You stare at your friend’s smile, and wonder how much they would mind about their clothes if you accidentally caught their glass of red wine with your elbow .

 

You get a migraine at a party, and try and ring for a taxi before the snowstorm before your eyes incapacitates you completely.  Your friend won’t hear of it.  “Don’t be silly, I’ll drive you home.”  

He/she just has to say goodbye to a few people.

You sit and wait in the hallway, your face in your hands, and hear your friend being drawn into a new conversation.  You listen out for an “anyway” or a “it’s been lovely” but, instead, hear “oh, really?” and “what about..?” All you want, is to be home, in bed – and you would have been, too, if you’d taken the taxi.  

Finally, you’re in your friend’s car.  “I’ll just stop off on the way and pick up some milk at the corner Tesco.  You don’t mind, do you? I’ll just be a tick.”

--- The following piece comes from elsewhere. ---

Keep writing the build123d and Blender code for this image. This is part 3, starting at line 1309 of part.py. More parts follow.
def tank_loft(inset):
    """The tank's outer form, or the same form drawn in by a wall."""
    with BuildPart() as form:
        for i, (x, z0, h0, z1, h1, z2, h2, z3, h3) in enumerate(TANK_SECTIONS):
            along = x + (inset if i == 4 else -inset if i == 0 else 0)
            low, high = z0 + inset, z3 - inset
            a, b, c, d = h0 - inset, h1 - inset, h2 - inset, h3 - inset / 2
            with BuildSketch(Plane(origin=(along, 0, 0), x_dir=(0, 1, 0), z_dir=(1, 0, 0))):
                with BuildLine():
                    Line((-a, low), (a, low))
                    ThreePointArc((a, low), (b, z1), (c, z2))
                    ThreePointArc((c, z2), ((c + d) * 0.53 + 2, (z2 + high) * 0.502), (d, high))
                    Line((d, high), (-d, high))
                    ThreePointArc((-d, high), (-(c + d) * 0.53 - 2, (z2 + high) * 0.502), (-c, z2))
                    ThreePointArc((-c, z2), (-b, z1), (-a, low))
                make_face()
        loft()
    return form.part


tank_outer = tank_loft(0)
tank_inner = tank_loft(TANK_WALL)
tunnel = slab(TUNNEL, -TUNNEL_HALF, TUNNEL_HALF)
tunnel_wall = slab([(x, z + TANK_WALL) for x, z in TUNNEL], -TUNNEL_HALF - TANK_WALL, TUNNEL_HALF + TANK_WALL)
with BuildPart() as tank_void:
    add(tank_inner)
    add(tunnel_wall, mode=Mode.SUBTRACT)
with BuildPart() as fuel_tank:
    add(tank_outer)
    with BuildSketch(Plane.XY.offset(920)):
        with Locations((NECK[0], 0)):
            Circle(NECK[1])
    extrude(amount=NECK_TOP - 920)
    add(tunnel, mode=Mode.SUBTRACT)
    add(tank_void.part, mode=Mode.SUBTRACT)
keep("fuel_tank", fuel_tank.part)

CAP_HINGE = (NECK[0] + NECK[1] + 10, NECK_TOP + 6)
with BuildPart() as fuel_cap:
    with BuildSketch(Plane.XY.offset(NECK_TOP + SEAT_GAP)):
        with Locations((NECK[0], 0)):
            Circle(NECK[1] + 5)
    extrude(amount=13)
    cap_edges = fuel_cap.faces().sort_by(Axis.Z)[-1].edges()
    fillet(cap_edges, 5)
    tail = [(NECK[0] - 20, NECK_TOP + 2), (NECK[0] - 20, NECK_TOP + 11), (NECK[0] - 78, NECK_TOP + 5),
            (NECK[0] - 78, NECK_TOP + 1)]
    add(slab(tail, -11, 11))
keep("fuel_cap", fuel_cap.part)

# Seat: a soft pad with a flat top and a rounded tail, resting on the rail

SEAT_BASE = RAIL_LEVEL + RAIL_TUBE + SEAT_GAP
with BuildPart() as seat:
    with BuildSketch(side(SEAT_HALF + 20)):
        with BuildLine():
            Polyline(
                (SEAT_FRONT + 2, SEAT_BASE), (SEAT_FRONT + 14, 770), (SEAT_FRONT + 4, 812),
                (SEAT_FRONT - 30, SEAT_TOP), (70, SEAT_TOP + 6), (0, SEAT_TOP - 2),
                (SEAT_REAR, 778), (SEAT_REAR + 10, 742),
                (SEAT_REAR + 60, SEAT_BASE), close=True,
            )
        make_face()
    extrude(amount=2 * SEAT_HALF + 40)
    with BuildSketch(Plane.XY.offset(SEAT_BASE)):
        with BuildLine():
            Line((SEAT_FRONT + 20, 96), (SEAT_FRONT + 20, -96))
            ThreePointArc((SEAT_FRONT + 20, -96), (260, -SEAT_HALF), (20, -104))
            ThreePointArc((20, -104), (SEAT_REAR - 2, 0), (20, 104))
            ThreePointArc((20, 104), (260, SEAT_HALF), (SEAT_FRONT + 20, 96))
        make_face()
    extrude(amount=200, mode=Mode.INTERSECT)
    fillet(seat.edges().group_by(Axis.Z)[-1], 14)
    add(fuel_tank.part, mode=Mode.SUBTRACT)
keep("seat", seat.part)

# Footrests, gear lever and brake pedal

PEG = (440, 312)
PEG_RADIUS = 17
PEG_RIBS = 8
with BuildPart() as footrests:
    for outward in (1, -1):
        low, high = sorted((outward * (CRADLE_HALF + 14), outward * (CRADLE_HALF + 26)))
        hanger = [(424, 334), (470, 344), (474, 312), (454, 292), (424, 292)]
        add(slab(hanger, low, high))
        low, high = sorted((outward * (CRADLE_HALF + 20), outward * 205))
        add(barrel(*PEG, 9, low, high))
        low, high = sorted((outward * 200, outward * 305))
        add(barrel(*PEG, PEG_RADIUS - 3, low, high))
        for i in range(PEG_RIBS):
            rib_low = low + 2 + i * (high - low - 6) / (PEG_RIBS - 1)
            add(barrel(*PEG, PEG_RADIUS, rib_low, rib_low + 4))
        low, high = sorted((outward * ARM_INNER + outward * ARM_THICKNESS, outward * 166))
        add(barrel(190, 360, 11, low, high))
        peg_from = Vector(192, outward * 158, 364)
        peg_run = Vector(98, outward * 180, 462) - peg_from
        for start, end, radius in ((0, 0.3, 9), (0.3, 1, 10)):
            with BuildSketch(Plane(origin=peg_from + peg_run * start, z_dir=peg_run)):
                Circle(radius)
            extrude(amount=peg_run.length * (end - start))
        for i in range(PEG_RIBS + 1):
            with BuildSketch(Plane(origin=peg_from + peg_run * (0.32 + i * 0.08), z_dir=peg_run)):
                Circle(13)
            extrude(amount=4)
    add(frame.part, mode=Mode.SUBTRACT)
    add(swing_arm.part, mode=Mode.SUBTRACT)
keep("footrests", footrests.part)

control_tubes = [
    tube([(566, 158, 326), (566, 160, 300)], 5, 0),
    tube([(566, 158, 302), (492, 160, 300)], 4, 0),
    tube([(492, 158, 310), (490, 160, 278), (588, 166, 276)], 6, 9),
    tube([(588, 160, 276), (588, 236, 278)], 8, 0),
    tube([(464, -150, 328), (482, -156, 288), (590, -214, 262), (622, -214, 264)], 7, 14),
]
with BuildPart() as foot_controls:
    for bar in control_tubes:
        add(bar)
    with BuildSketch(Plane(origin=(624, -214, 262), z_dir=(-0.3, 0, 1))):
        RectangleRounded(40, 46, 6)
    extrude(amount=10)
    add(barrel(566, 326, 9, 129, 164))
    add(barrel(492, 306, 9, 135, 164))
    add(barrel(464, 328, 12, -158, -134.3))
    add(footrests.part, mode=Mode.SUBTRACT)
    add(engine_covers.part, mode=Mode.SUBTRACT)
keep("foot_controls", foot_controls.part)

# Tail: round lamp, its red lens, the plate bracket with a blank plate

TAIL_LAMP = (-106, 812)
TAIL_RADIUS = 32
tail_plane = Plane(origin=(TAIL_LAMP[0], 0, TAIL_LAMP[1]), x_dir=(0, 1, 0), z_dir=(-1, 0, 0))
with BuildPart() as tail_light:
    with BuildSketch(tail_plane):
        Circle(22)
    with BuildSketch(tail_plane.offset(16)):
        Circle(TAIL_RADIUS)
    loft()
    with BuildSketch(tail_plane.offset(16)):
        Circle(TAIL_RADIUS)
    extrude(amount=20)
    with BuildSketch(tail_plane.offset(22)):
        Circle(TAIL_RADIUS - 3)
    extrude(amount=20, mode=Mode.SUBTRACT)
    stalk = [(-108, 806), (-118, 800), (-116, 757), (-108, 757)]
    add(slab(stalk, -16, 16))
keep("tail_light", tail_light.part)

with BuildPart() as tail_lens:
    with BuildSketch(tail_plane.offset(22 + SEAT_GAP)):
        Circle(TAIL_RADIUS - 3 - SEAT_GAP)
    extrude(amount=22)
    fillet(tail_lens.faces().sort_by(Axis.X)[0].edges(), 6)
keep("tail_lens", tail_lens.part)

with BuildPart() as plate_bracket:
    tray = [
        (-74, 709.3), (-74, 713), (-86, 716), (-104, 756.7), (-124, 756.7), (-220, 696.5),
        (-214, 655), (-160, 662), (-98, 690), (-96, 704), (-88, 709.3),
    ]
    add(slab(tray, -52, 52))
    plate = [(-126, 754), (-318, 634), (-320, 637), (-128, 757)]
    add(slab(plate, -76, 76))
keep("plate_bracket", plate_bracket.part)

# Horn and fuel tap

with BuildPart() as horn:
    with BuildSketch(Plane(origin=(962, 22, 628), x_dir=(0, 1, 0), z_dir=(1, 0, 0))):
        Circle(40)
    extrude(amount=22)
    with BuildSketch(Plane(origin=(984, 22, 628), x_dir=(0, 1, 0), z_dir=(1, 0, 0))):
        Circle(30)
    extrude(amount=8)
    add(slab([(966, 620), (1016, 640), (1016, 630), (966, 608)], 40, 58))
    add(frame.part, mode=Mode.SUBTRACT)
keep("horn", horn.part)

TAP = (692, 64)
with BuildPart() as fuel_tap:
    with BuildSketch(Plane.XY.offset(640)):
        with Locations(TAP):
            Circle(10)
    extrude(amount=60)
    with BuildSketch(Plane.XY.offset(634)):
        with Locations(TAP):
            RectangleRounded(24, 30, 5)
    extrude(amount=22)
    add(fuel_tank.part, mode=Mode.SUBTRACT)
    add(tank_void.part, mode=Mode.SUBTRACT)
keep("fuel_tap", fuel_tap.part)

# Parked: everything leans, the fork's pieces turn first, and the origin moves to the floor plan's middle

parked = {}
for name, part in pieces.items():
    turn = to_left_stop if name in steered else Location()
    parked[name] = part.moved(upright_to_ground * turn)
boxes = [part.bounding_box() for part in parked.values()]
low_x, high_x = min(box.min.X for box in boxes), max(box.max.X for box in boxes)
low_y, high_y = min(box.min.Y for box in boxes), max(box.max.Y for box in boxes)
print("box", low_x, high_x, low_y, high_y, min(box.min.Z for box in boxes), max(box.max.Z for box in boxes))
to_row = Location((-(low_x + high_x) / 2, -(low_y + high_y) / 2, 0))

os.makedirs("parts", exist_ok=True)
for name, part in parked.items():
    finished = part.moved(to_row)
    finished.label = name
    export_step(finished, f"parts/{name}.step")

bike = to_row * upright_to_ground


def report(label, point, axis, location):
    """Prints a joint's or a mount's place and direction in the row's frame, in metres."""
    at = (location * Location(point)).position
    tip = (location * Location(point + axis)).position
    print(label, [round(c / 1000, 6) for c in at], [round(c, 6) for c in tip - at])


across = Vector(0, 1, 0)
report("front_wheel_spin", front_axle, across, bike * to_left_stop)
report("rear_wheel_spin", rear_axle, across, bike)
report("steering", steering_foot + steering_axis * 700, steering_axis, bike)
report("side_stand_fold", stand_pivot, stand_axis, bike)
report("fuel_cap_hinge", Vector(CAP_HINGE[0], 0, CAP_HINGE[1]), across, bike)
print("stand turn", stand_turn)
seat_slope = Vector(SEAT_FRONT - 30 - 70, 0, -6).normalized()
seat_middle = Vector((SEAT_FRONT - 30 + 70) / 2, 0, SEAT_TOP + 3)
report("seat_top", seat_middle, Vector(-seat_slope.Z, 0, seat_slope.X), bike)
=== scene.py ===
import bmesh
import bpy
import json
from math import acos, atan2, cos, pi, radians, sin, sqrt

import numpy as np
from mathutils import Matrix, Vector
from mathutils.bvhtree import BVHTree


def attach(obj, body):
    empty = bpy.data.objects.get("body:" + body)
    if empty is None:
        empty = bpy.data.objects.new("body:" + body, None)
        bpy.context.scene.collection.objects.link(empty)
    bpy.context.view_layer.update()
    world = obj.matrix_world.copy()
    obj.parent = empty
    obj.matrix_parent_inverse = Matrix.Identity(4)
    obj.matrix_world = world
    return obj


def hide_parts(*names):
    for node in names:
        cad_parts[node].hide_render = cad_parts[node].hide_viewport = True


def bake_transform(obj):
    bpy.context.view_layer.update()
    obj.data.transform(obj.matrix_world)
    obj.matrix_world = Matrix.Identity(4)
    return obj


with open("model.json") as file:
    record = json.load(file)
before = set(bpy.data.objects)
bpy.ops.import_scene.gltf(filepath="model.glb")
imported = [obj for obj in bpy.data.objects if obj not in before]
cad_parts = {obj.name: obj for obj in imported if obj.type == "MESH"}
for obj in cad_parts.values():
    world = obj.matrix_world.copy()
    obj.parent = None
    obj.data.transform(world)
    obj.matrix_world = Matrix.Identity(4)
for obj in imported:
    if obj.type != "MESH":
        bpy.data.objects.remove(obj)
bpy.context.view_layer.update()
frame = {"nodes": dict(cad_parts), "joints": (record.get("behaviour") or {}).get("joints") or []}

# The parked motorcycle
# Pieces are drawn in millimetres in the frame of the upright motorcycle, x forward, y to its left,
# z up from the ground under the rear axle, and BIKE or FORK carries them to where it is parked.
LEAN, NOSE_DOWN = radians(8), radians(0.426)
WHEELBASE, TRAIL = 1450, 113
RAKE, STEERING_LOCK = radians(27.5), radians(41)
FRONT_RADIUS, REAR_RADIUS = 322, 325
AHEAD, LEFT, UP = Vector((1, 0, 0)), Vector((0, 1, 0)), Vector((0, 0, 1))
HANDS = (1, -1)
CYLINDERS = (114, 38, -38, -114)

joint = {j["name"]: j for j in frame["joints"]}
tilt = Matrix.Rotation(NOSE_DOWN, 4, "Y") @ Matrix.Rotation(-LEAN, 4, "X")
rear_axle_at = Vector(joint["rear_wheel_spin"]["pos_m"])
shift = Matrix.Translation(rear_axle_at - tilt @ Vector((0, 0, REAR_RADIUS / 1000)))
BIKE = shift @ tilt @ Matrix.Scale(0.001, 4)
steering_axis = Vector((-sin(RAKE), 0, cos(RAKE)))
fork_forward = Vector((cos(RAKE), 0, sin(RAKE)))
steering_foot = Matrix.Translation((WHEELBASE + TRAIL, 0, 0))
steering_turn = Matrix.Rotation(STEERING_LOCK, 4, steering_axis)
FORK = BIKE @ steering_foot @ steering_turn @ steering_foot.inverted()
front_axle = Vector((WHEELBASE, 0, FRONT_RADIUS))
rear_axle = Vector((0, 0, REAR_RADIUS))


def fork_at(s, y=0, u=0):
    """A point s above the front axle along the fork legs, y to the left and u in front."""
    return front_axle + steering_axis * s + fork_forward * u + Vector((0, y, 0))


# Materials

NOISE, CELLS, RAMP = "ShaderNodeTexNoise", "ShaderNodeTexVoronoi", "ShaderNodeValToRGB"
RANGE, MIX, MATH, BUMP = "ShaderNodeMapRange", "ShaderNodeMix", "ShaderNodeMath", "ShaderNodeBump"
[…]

Hard as you try, you not only fail to drum up gratitude for the lift but you positively resent it, which makes your migraine even worse.

 

Those are not favours.  They are power games.

 

Then, there are the 90% favours – the favours which fall short enough to highlight your friend’s somewhat defective generosity.

 

He/she invites you out for dinner.  When the bill comes, he/she waves away your attempt at fishing out your wallet.  No sooner have you done up the clasp on your bag, that he/she asks if you have any change for the tip.  It’s not the few pounds – it’s the pettiness of it that makes you cringe.

 

He/she invites you to his/her home for a meal and hints (or blatantly suggests) that you should bring wine.  You go to Waitrose, and pay extra for a bottle with a real cork because you don’t want to look cheap by taking one with a screw top.  You arrive at your friend’s house, and get served pasta with ready-made sauce straight out of a jar.  You start comparing the cost of the meal with what you’ve just spent on the Chianti but stop yourself – you’ve been invited for a meal, so you must appreciate your friend’s hospitality.